= EXERCISE BRIEF =
Give back all the data exactly, line by line.
◆ ◆ ◆
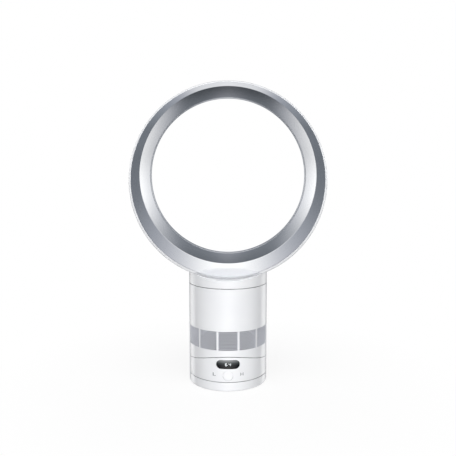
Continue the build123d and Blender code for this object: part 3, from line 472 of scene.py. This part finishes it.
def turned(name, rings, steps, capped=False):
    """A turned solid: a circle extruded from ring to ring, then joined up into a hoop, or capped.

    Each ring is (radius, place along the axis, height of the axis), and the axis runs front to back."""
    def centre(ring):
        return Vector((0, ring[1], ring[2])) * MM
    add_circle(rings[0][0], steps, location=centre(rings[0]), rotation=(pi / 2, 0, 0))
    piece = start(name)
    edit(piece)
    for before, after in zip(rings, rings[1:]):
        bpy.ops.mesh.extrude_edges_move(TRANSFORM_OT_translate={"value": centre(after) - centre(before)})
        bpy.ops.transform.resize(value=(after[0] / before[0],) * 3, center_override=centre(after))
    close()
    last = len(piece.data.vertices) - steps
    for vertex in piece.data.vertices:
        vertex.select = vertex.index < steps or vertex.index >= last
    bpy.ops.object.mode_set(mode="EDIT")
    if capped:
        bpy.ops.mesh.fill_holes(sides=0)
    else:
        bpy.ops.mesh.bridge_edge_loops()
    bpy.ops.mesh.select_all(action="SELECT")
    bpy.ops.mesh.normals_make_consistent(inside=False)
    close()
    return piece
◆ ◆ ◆
= REPLY TO THE EXERCISE =
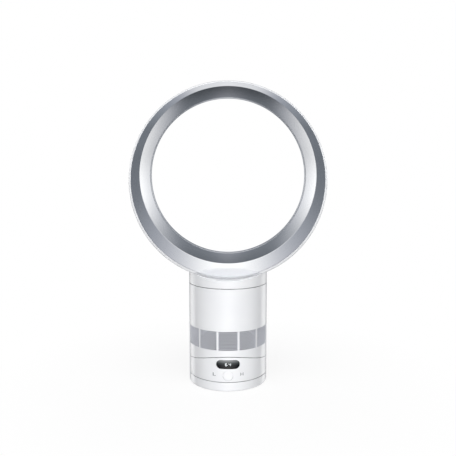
Continue the build123d and Blender code for this object: part 3, from line 472 of scene.py. This part finishes it.
def turned(name, rings, steps, capped=False):
    """A turned solid: a circle extruded from ring to ring, then joined up into a hoop, or capped.

    Each ring is (radius, place along the axis, height of the axis), and the axis runs front to back."""
    def centre(ring):
        return Vector((0, ring[1], ring[2])) * MM
    add_circle(rings[0][0], steps, location=centre(rings[0]), rotation=(pi / 2, 0, 0))
    piece = start(name)
    edit(piece)
    for before, after in zip(rings, rings[1:]):
        bpy.ops.mesh.extrude_edges_move(TRANSFORM_OT_translate={"value": centre(after) - centre(before)})
        bpy.ops.transform.resize(value=(after[0] / before[0],) * 3, center_override=centre(after))
    close()
    last = len(piece.data.vertices) - steps
    for vertex in piece.data.vertices:
        vertex.select = vertex.index < steps or vertex.index >= last
    bpy.ops.object.mode_set(mode="EDIT")
    if capped:
        bpy.ops.mesh.fill_holes(sides=0)
    else:
        bpy.ops.mesh.bridge_edge_loops()
    bpy.ops.mesh.select_all(action="SELECT")
    bpy.ops.mesh.normals_make_consistent(inside=False)
    close()
    return piece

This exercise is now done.